On the left or the right.


Peanut Gallery

1  Joel wrote:

Nice compilation and comments. Another reason you’re on my regular round of blog readings.

Comment by Joel · 04/11/04 09:37 PM
2  Harvey wrote:

Agreeing with Joel. You’re a nice middle point between “Bush can do no wrong” and “Bush can do no right”.

It’s also refreshing to hear about the administration’s mistakes without being accompanied by an assertion along the lines of “anyone else with half a brain would’ve avoided all those errors and we’d be sailing smoothly right now.”

Personally, I’m not too inclined to be overly critical, myself, since there are a pile of good men working on the situation. I don’t feel qualified to do armchair quarterbacking, especially since I didn’t see any of these problems coming myself.

3  Reid wrote:

You’re a nice middle point between ‘Bush can do no wrong’ and ‘Bush can do no right’.”

Thanks to both of you, but it’s ugly here in the middle. And writing about this is difficult for me. My wife can tell you, I get pretty angry about this topic. But I try to temper that here, because it serves no purpose.

And there’s two competing interests battling in my head. There has to be an accounting of our invasion of Iraq, and that’s the job of history. As with every event, a historical judgement will be made. Many are trying to make it today, when the results aren’t fully in. But there are indeed some ugly trends, and a year of timeline on how we got here.

The second competing half is the fact recriminations can hinder us in the ultimate goal of stabilizing Iraq and handing it over to a representative government. Even if “history” makes a judgement “this adventure was a mistake,” you can’t just close up shop and cut your losses.

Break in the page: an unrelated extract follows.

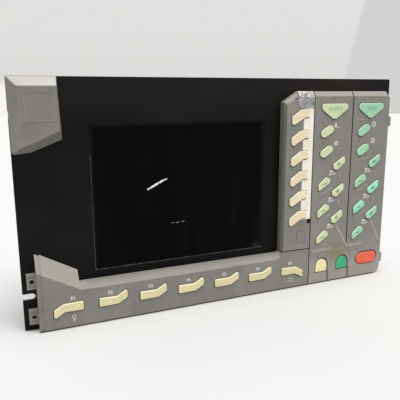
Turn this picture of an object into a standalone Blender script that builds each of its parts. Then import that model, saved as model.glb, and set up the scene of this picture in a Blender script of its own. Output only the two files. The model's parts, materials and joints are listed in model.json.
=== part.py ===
"""Operator panel of a machine tool, as an assembly of separate pieces.

Metres, +Z up, the front faces -Y. The origin lies under the middle of the bounding box.
Every piece hangs on one datum empty at the lower left corner of the plate's front face.
In its frame x runs to the right, z up, and a depth d is counted out of the plate's face.
"""

import math

import bmesh
import bpy
from mathutils import Vector
from mathutils.geometry import tessellate_polygon

# Clearances and cutters
SEAT_GAP = 0.0003
KEY_CLEARANCE = 0.0004
ARCH_CLEARANCE = 0.001
OVERRUN = 0.002

# Front plate, 19 inches wide and 6 rack units high
PANEL_WIDTH = 0.4826
PANEL_HEIGHT = 0.2659
PLATE_THICKNESS = 0.003
PLATE_CORNER_CUT = 0.0015
CASE_SEAT_DEPTH = 0.0003
RACK_SLOT_HEIGHT = 0.007
RACK_SLOT_DEPTH = 0.0131
RACK_SLOT_Z = 0.0377
RACK_SLOT_SPACING = 0.1905
CABLE_SLOT_WIDTH = 0.0034
CABLE_SLOT_HEIGHT = 0.038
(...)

There is no way out but through.

Unfortunately, this all gets wrapped up in the politics of the Presidential campaign, so it can’t be assessed simply on its own very thorny terms. It becomes a football to be kicked about, and it’s the Iraqis who ultimately suffer for our partisanship.

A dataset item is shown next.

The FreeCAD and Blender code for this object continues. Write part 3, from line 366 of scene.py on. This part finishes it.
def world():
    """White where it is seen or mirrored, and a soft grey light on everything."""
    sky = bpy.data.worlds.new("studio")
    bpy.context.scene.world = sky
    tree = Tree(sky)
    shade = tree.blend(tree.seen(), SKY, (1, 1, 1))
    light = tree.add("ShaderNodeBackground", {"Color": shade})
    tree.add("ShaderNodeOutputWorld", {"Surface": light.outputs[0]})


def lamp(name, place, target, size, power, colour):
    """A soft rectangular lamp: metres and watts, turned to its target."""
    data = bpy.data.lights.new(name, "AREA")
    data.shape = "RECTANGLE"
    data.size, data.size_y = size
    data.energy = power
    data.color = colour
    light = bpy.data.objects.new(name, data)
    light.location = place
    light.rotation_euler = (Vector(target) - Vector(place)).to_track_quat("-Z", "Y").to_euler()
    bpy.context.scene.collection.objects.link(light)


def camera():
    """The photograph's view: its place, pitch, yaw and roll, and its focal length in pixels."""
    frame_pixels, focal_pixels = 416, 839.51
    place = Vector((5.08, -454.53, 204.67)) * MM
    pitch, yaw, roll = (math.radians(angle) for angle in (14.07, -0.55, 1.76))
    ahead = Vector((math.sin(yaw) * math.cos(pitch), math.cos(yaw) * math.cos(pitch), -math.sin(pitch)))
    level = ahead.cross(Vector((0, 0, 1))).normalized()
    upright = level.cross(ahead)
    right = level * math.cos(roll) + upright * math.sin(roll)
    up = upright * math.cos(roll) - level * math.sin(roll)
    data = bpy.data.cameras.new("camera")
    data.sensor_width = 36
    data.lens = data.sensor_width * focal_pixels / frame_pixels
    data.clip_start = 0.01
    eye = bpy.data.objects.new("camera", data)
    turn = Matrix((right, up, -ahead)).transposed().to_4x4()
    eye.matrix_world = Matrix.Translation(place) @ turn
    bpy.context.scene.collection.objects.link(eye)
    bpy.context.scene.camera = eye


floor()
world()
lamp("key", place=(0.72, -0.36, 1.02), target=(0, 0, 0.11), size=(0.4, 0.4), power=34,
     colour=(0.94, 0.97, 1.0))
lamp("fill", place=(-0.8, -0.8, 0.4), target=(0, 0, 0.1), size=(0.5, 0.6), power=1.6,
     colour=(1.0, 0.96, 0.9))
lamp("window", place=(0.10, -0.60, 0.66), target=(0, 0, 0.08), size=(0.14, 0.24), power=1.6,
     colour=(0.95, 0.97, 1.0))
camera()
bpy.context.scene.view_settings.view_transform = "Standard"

Personally, I’m not too inclined to be overly critical, myself, since there are a pile of good men working on the situation.

And I should emphasize, I lay no blame on our military at all. There’s a six figure pile of them working hard, every day. I support them wholeheartedly. But there are certainly times I think they deserve better civilian leadership. Apparently, they have those moments, too.